As I reflect on the Haitian Revolution, my spirit is drawn to the role Dutty Boukman played in the Haitian Revolution. Boukman was a Voodoo priest from Jamaica who seems to have appeared in Haiti for the specific purpose of liberating the African Haitians from enslavement.

At some point in his life, Boukman was captured by the British and enslaved; it’s devastating, the Spanish, British, Portuguese, English, and French all traveled the globe savagely enslaving non-white people. Though enslaved by the British, the British sold him to the French. 

The French saw in Boukman a strong man of stature and intelligence and soon made him a slave driver, this is, he became an overseer of slaves on their plantation. 

Boukman’s position as an overseer on a French plantation is part of a divine plan, as he undergoes a transformation from a slave driver, into a slave liberator. He reminds me of Malcolm X, a street hustler who became a voice for the liberation of Black people.

On August 14, 1791, the Bois Caiman Ceremony took place in the darkness of night, in a thickly wooded area, away from the eyes of French slavers.

The ceremony was the result of months of clandestine planning and strategizing. Those present at the meeting were probably a mixture of 200 enslaved Africans from West-Central Africa (BaNtu-Kongo) and Guinea Coast (Aja, Fon, and Evhe, etc.).

They came together from many plantations, that is, over 200 slave leaders, Black men, like Boukman, who yielded influence and authority over other slaves. Men who knew how to access weapons, organize, strategize and plan.

Boukman along with Cecile Fatiman, a mulatto Voodoo Priestess presided over the ceremony, which served as a religious ritual, wherein Papa Legba, who stands at the spiritual crossroads and gives permission to speak to the spirits of all the Loa, would have had to be present. 

Dr. Wade  Nobles tells us: “The one Loa all historians agree to have been present was Cicile Faiman’s Loa, Erzulie Dantor. Erulie Dantor is a worrier spirit whose memetic ideation is to be a fierce protector of Women and Chidren.”

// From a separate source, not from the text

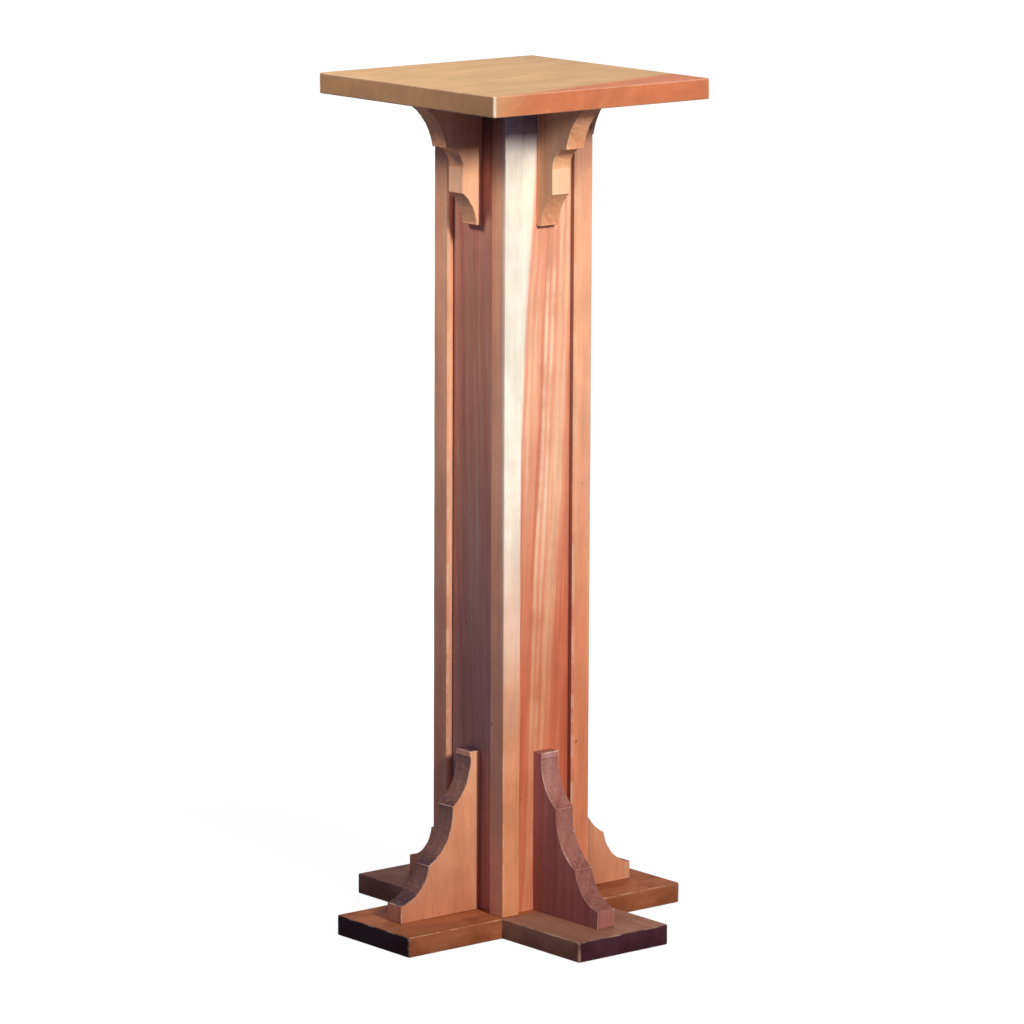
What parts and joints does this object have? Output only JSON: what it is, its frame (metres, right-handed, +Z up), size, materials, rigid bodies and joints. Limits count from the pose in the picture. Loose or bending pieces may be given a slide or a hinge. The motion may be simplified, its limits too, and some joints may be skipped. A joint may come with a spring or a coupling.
{
  "type": "pedestal column stand",
  "caption": "Tall square wooden pedestal: panelled column on a cross base with scalloped foot brackets, and scalloped corbels under a square top.",
  "frame": {"origin": "on the floor under the column's centre", "axes": "+Z up along the column; +X and +Y along the base arms, square to the column's faces"},
  "size_m": [0.378, 0.378, 0.914],
  "materials": {
    "top_wood": "oiled, satin",
    "post_wood": "oiled, satin",
    "panel_wood": "oiled, satin",
    "bracket_wood": "oiled, sawn curves left matt",
    "base_wood": "oiled, satin",
    "inner_wood": "bare",
    "screw_steel": "zinc plated"
  },
  "bodies": {
    "root": {"base_board_lower": "base_wood", "base_board_upper": "base_wood", "base_screw_1": "screw_steel", "base_screw_2": "screw_steel", "base_screw_3": "screw_steel", "base_screw_4": "screw_steel", "bottom_block": "inner_wood", "corbel_back": "bracket_wood", "corbel_dowel_back_1": "inner_wood", "corbel_dowel_back_2": "inner_wood", "corbel_dowel_front_1": "inner_wood", "corbel_dowel_front_2": "inner_wood", "corbel_dowel_left_1": "inner_wood", "corbel_dowel_left_2": "inner_wood", "corbel_dowel_right_1": "inner_wood", "corbel_dowel_right_2": "inner_wood", "corbel_front": "bracket_wood", "corbel_left": "bracket_wood", "corbel_right": "bracket_wood", "corner_post_back_left": "post_wood", "corner_post_back_right": "post_wood", "corner_post_front_left": "post_wood", "corner_post_front_right": "post_wood", "foot_bracket_back": "bracket_wood", "foot_bracket_front": "bracket_wood", "foot_bracket_left": "bracket_wood", "foot_bracket_right": "bracket_wood", "foot_dowel_back_1": "inner_wood", "foot_dowel_back_2": "inner_wood", "foot_dowel_front_1": "inner_wood", "foot_dowel_front_2": "inner_wood", "foot_dowel_left_1": "inner_wood", "foot_dowel_left_2": "inner_wood", "foot_dowel_right_1": "inner_wood", "foot_dowel_right_2": "inner_wood", "foot_screw_back_1": "screw_steel", "foot_screw_back_2": "screw_steel", "foot_screw_front_1": "screw_steel", "foot_screw_front_2": "screw_steel", "foot_screw_left_1": "screw_steel", "foot_screw_left_2": "screw_steel", "foot_screw_right_1": "screw_steel", "foot_screw_right_2": "screw_steel", "panel_back": "panel_wood", "panel_front": "panel_wood", "panel_left": "panel_wood", "panel_right": "panel_wood", "top_block": "inner_wood", "top_board": "top_wood", "top_dowel_back": "inner_wood", "top_dowel_front": "inner_wood", "top_dowel_left": "inner_wood", "top_dowel_right": "inner_wood", "top_screw_1": "screw_steel", "top_screw_2": "screw_steel", "top_screw_3": "screw_steel", "top_screw_4": "screw_steel"}
  },
  "joints": []
}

As the ceremony was taking place, a storm raged and as rain and lightning shot across the sky, a tall Black woman, Cicile Fatiman’s Loa, Erzulie Dantor appeared holding a child in one hand and a knife in the other.  

It was then that Cecile Fatiman, the presiding Voodoo priestess sacrificed a black pig, and all the participants marked their foreheads with the blood of the pig (some accounts say they drank the blood), and swore to follow Boukman.

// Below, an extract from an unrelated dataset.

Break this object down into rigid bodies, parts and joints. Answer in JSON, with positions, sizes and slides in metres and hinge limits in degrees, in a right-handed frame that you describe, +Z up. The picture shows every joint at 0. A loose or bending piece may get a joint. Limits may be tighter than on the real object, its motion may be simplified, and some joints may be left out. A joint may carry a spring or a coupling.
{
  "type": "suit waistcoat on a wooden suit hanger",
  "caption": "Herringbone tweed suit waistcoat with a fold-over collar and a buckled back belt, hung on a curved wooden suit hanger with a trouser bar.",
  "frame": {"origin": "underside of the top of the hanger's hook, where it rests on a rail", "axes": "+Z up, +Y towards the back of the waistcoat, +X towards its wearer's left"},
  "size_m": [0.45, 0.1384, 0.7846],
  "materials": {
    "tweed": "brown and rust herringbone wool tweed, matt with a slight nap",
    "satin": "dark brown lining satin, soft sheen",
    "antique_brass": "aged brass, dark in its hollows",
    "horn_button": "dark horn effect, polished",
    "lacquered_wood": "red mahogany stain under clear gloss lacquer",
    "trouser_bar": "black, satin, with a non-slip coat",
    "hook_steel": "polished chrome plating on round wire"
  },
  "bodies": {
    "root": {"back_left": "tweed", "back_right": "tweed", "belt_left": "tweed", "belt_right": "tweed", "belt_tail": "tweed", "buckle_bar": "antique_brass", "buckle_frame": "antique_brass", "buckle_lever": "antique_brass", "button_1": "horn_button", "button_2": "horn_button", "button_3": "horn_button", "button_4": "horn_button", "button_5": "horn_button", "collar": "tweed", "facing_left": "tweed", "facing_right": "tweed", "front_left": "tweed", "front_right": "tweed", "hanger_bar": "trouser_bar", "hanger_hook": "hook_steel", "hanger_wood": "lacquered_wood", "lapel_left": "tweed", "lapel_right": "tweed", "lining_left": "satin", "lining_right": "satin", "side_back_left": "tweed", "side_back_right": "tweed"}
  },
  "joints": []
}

We are also told that Boukman spoke at ceremony, some call it a prayer:

“The Good Lord who created the sun which gives us light from above, who rouses the sea and makes the thunder roar, listen well, all of you, this god, hidden in the clouds, watches us. He sees all that the white people do. The god of the white people demands from them crimes; our god asks for good deeds. But this god who is so good demands vengeance! He will direct our hands; he will aid us. Throw away the image of the god of the whites who thirsts for our tears, and listen to the voice of liberty which speaks in the hearts of all of us.”

Indeed Boukman not only inspired those gathered with his words; it was also prophesied that three enslaved Africans, Jeanot Bullet, George Bissou, and Jean Francois Papilon would free all Africans in Haiti. 

And so, after the ritual was solemnized by the blood oath, those present organized free blacks, field slaves, house slaves, overseers, mulattoes, and maroons to take revenge against the French and to destroy images of their God.

Eight days later, on August 22, the rebellion began in the Haitian Mountains in the North. With a week 1,800 plantations were destroyed and 1000 plantation owners killed.

Early in the fighting Boukman was captured and martyred; still, the revolution was underway, and Haiti was soon to be the Independent Republic of Haiti. 

Conclusion

While the deluded Europeans continue to enforce their version of world history, there are many who place no value in anything the Europeans have to say, especially in relation to world history, African history, Africans, and African descendants.

The story of the Haitian Revolution did not begin with Toussaint L ‘Ouverture, and it certainly did not end with his wretched death incarcerated in France. The Haitian Revolution is the story of Africans who never stopped practicing their religion. 

Thus, the true force, as well as the inspiration of the Haitian Revolution was their belief in Voodoo, and it’s rituals which invoked unity, guidance, and approval from the African family of Ancestors. 

The Bois Caimen Ceremony was the spiritual conformation and clarion call for the Haitians to tare down the institution of European slavery and free themselves to live as free descendants of Mother Africa.

The French Black Codes stipulated that all slaves had to be baptized into the Roman, Catholic religion and forbid the practice of African indigenous religion. Voodoo prevailed despite the efforts of Europeans to subvert the spiritual consciousness of the enslaved Africans.

The Africans on the island of Haiti won their freedom in large part because they were a spiritually consciousness people. They acted in harmony, harmony including ancestors and spirits.

Europeans were able to enslave, and put chains on physical bodies, and they were able to control resources need to live in the material. But, the African Haitians had knowledge of life beyond the physical plane, and that knowledge manifested in their spirituality, wherein the practice of Voodoo is derived.

The Africans fought and won the battle of the mind, as fas as the Europeans tried to place chains on their minds and souls, they broke free of them. Where the mind and heart lead, the body will soon follow (as above, so below).